**Work instructions**
Verbatim output of all the material below is required.
[Begin]
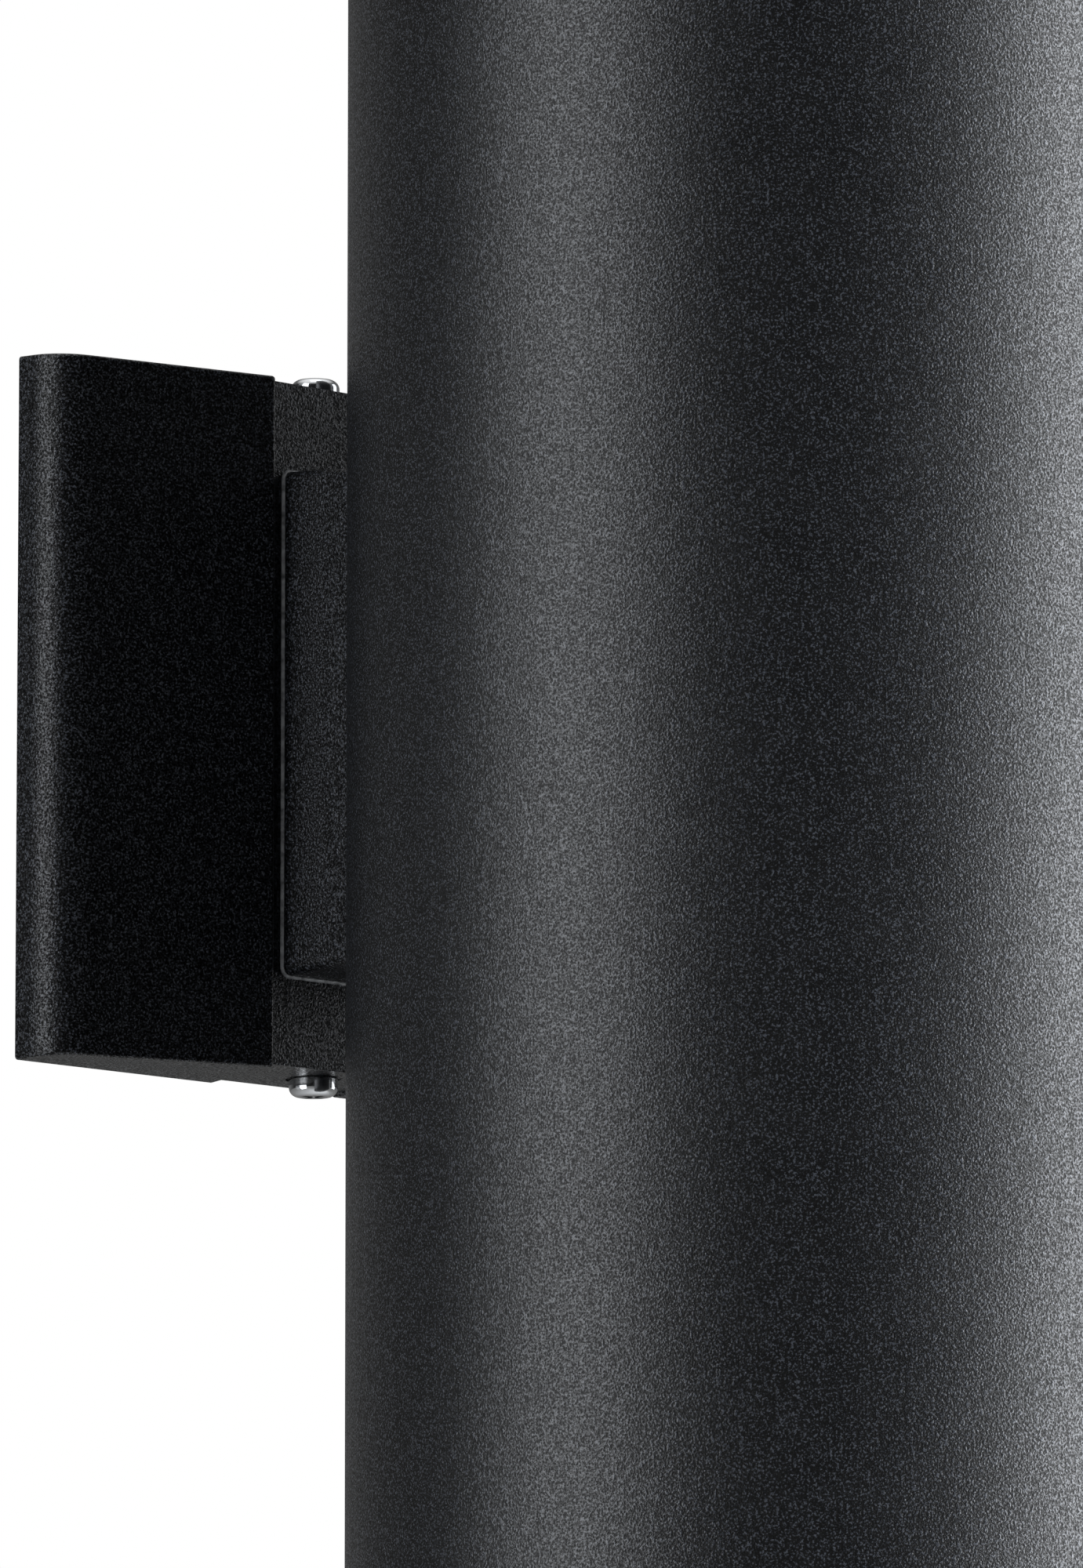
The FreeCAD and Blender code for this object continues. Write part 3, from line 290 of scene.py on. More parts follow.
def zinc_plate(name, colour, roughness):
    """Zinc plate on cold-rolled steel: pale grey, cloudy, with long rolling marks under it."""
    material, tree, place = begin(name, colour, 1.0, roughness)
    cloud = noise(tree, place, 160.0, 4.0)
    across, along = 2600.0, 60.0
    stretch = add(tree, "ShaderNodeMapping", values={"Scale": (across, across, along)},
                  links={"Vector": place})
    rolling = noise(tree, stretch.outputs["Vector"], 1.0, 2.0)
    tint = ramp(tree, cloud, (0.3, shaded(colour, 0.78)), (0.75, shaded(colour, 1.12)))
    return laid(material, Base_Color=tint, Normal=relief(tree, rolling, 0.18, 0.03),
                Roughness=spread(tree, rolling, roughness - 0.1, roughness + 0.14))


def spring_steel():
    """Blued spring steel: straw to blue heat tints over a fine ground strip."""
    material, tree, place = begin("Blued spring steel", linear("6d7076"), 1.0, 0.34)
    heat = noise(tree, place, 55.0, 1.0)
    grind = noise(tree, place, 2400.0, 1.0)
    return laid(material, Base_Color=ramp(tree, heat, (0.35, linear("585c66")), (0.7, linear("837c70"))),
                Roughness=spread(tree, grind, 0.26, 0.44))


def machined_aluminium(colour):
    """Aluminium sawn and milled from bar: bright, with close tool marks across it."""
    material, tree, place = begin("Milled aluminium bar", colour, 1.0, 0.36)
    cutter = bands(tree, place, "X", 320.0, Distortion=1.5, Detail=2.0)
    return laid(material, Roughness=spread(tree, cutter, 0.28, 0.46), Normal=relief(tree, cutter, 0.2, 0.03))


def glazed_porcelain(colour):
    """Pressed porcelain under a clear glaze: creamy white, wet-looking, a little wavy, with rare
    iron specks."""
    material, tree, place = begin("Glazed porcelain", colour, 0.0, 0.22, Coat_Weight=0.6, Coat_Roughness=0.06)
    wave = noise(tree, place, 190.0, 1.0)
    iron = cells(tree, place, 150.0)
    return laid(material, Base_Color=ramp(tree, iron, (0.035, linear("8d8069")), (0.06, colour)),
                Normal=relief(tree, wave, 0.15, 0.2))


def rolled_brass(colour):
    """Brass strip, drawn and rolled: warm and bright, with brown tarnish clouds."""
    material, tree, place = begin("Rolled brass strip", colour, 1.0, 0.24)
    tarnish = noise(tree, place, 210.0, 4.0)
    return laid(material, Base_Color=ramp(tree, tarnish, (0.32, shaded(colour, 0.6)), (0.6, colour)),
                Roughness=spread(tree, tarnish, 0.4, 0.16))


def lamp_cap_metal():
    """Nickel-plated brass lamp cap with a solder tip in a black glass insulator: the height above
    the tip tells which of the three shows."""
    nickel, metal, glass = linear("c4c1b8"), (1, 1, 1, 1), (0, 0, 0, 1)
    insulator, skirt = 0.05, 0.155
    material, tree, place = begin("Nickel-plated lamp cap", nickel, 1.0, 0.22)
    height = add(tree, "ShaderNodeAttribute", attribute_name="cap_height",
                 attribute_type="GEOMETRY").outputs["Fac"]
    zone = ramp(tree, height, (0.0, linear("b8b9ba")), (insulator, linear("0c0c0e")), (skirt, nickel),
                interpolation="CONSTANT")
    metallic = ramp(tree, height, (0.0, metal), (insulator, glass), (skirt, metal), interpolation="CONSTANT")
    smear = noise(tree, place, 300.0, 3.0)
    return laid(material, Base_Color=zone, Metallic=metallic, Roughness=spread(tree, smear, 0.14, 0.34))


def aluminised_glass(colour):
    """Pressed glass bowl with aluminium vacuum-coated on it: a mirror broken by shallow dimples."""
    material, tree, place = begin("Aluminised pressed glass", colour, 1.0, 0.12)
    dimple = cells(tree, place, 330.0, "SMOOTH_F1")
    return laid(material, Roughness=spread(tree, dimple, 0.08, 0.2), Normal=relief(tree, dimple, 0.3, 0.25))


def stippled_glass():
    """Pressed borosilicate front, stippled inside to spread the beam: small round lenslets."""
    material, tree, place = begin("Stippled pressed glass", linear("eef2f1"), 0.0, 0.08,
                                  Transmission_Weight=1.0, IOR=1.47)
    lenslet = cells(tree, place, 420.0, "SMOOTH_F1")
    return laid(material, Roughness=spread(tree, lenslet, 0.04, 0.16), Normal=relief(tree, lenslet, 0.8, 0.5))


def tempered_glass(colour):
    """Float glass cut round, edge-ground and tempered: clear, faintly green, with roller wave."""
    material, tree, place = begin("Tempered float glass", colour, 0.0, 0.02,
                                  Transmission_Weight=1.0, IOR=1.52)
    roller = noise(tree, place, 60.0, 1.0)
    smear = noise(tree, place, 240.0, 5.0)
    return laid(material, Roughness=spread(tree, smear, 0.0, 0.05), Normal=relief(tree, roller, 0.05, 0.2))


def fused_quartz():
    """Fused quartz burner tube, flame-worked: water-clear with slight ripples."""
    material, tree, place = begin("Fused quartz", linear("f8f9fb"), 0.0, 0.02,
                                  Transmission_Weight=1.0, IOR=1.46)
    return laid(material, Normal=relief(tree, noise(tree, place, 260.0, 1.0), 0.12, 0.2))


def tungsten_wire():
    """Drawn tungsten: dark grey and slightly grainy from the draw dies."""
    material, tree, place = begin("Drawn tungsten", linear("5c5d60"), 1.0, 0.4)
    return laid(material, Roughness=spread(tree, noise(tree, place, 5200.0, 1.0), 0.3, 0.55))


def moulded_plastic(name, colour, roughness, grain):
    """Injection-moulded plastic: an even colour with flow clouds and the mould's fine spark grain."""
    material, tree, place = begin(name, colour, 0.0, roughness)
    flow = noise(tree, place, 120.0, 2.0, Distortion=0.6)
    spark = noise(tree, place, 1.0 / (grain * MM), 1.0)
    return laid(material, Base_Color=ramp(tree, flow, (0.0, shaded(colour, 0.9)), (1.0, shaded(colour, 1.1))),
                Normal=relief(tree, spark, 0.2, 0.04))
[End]
**Solution**
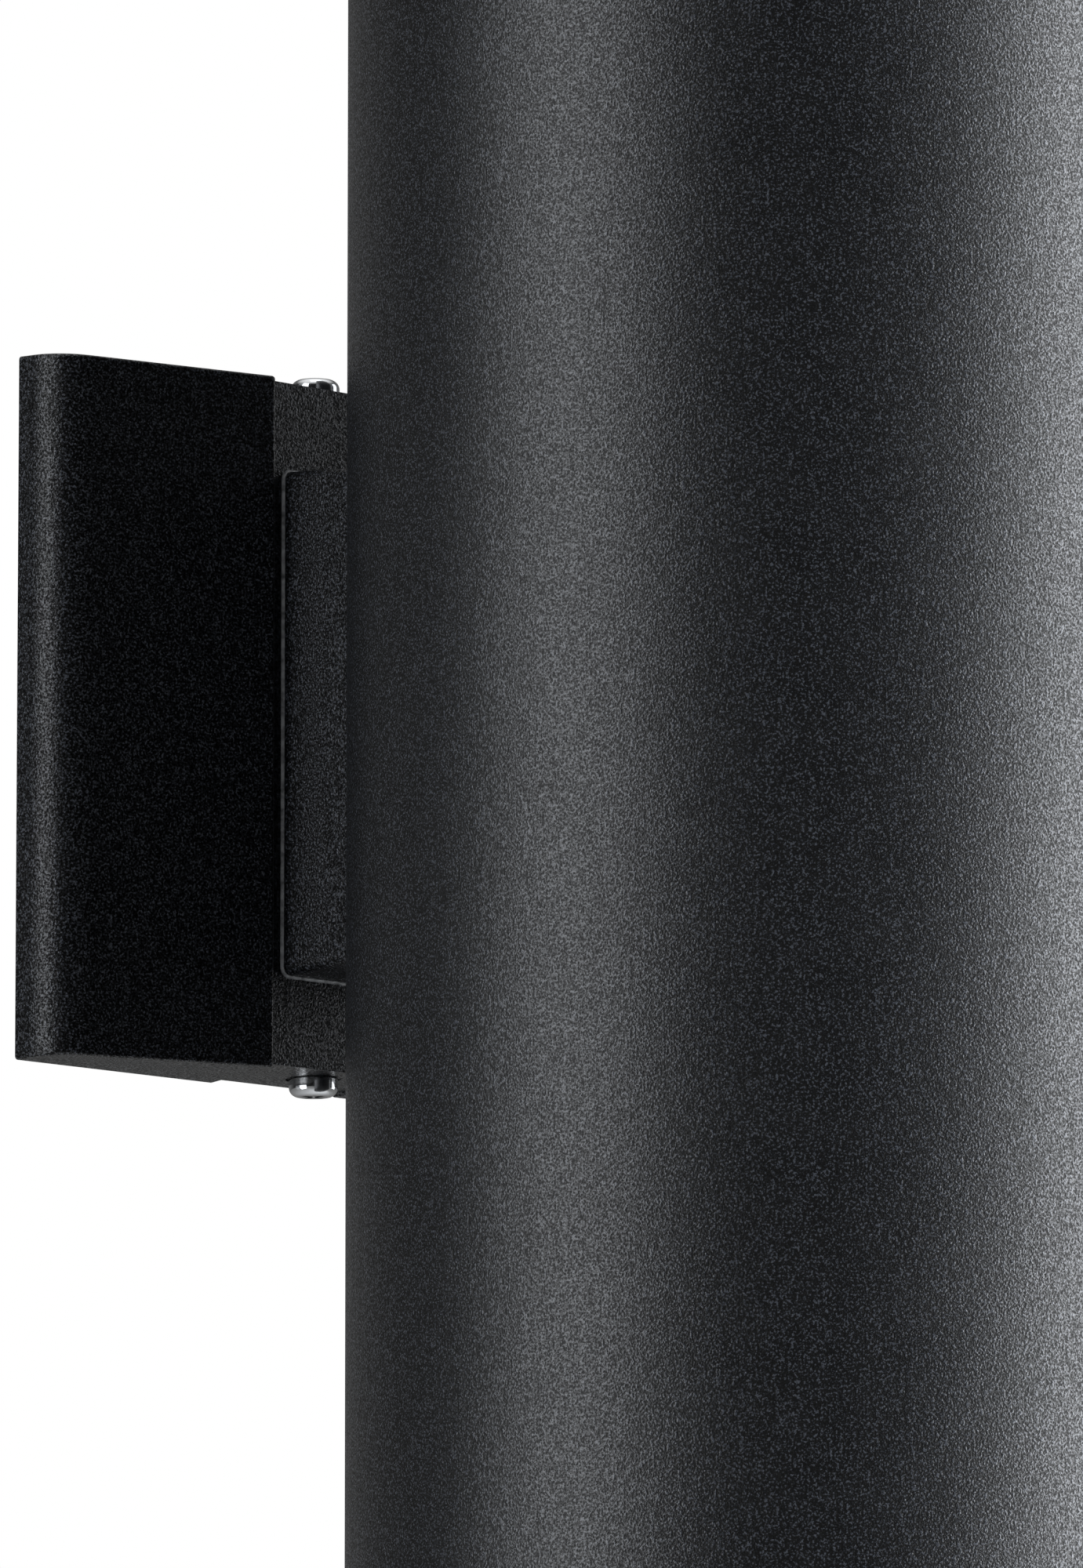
The FreeCAD and Blender code for this object continues. Write part 3, from line 290 of scene.py on. More parts follow.
def zinc_plate(name, colour, roughness):
    """Zinc plate on cold-rolled steel: pale grey, cloudy, with long rolling marks under it."""
    material, tree, place = begin(name, colour, 1.0, roughness)
    cloud = noise(tree, place, 160.0, 4.0)
    across, along = 2600.0, 60.0
    stretch = add(tree, "ShaderNodeMapping", values={"Scale": (across, across, along)},
                  links={"Vector": place})
    rolling = noise(tree, stretch.outputs["Vector"], 1.0, 2.0)
    tint = ramp(tree, cloud, (0.3, shaded(colour, 0.78)), (0.75, shaded(colour, 1.12)))
    return laid(material, Base_Color=tint, Normal=relief(tree, rolling, 0.18, 0.03),
                Roughness=spread(tree, rolling, roughness - 0.1, roughness + 0.14))


def spring_steel():
    """Blued spring steel: straw to blue heat tints over a fine ground strip."""
    material, tree, place = begin("Blued spring steel", linear("6d7076"), 1.0, 0.34)
    heat = noise(tree, place, 55.0, 1.0)
    grind = noise(tree, place, 2400.0, 1.0)
    return laid(material, Base_Color=ramp(tree, heat, (0.35, linear("585c66")), (0.7, linear("837c70"))),
                Roughness=spread(tree, grind, 0.26, 0.44))


def machined_aluminium(colour):
    """Aluminium sawn and milled from bar: bright, with close tool marks across it."""
    material, tree, place = begin("Milled aluminium bar", colour, 1.0, 0.36)
    cutter = bands(tree, place, "X", 320.0, Distortion=1.5, Detail=2.0)
    return laid(material, Roughness=spread(tree, cutter, 0.28, 0.46), Normal=relief(tree, cutter, 0.2, 0.03))


def glazed_porcelain(colour):
    """Pressed porcelain under a clear glaze: creamy white, wet-looking, a little wavy, with rare
    iron specks."""
    material, tree, place = begin("Glazed porcelain", colour, 0.0, 0.22, Coat_Weight=0.6, Coat_Roughness=0.06)
    wave = noise(tree, place, 190.0, 1.0)
    iron = cells(tree, place, 150.0)
    return laid(material, Base_Color=ramp(tree, iron, (0.035, linear("8d8069")), (0.06, colour)),
                Normal=relief(tree, wave, 0.15, 0.2))


def rolled_brass(colour):
    """Brass strip, drawn and rolled: warm and bright, with brown tarnish clouds."""
    material, tree, place = begin("Rolled brass strip", colour, 1.0, 0.24)
    tarnish = noise(tree, place, 210.0, 4.0)
    return laid(material, Base_Color=ramp(tree, tarnish, (0.32, shaded(colour, 0.6)), (0.6, colour)),
                Roughness=spread(tree, tarnish, 0.4, 0.16))


def lamp_cap_metal():
    """Nickel-plated brass lamp cap with a solder tip in a black glass insulator: the height above
    the tip tells which of the three shows."""
    nickel, metal, glass = linear("c4c1b8"), (1, 1, 1, 1), (0, 0, 0, 1)
    insulator, skirt = 0.05, 0.155
    material, tree, place = begin("Nickel-plated lamp cap", nickel, 1.0, 0.22)
    height = add(tree, "ShaderNodeAttribute", attribute_name="cap_height",
                 attribute_type="GEOMETRY").outputs["Fac"]
    zone = ramp(tree, height, (0.0, linear("b8b9ba")), (insulator, linear("0c0c0e")), (skirt, nickel),
                interpolation="CONSTANT")
    metallic = ramp(tree, height, (0.0, metal), (insulator, glass), (skirt, metal), interpolation="CONSTANT")
    smear = noise(tree, place, 300.0, 3.0)
    return laid(material, Base_Color=zone, Metallic=metallic, Roughness=spread(tree, smear, 0.14, 0.34))


def aluminised_glass(colour):
    """Pressed glass bowl with aluminium vacuum-coated on it: a mirror broken by shallow dimples."""
    material, tree, place = begin("Aluminised pressed glass", colour, 1.0, 0.12)
    dimple = cells(tree, place, 330.0, "SMOOTH_F1")
    return laid(material, Roughness=spread(tree, dimple, 0.08, 0.2), Normal=relief(tree, dimple, 0.3, 0.25))


def stippled_glass():
    """Pressed borosilicate front, stippled inside to spread the beam: small round lenslets."""
    material, tree, place = begin("Stippled pressed glass", linear("eef2f1"), 0.0, 0.08,
                                  Transmission_Weight=1.0, IOR=1.47)
    lenslet = cells(tree, place, 420.0, "SMOOTH_F1")
    return laid(material, Roughness=spread(tree, lenslet, 0.04, 0.16), Normal=relief(tree, lenslet, 0.8, 0.5))


def tempered_glass(colour):
    """Float glass cut round, edge-ground and tempered: clear, faintly green, with roller wave."""
    material, tree, place = begin("Tempered float glass", colour, 0.0, 0.02,
                                  Transmission_Weight=1.0, IOR=1.52)
    roller = noise(tree, place, 60.0, 1.0)
    smear = noise(tree, place, 240.0, 5.0)
    return laid(material, Roughness=spread(tree, smear, 0.0, 0.05), Normal=relief(tree, roller, 0.05, 0.2))


def fused_quartz():
    """Fused quartz burner tube, flame-worked: water-clear with slight ripples."""
    material, tree, place = begin("Fused quartz", linear("f8f9fb"), 0.0, 0.02,
                                  Transmission_Weight=1.0, IOR=1.46)
    return laid(material, Normal=relief(tree, noise(tree, place, 260.0, 1.0), 0.12, 0.2))


def tungsten_wire():
    """Drawn tungsten: dark grey and slightly grainy from the draw dies."""
    material, tree, place = begin("Drawn tungsten", linear("5c5d60"), 1.0, 0.4)
    return laid(material, Roughness=spread(tree, noise(tree, place, 5200.0, 1.0), 0.3, 0.55))


def moulded_plastic(name, colour, roughness, grain):
    """Injection-moulded plastic: an even colour with flow clouds and the mould's fine spark grain."""
    material, tree, place = begin(name, colour, 0.0, roughness)
    flow = noise(tree, place, 120.0, 2.0, Distortion=0.6)
    spark = noise(tree, place, 1.0 / (grain * MM), 1.0)
    return laid(material, Base_Color=ramp(tree, flow, (0.0, shaded(colour, 0.9)), (1.0, shaded(colour, 1.1))),
                Normal=relief(tree, spark, 0.2, 0.04))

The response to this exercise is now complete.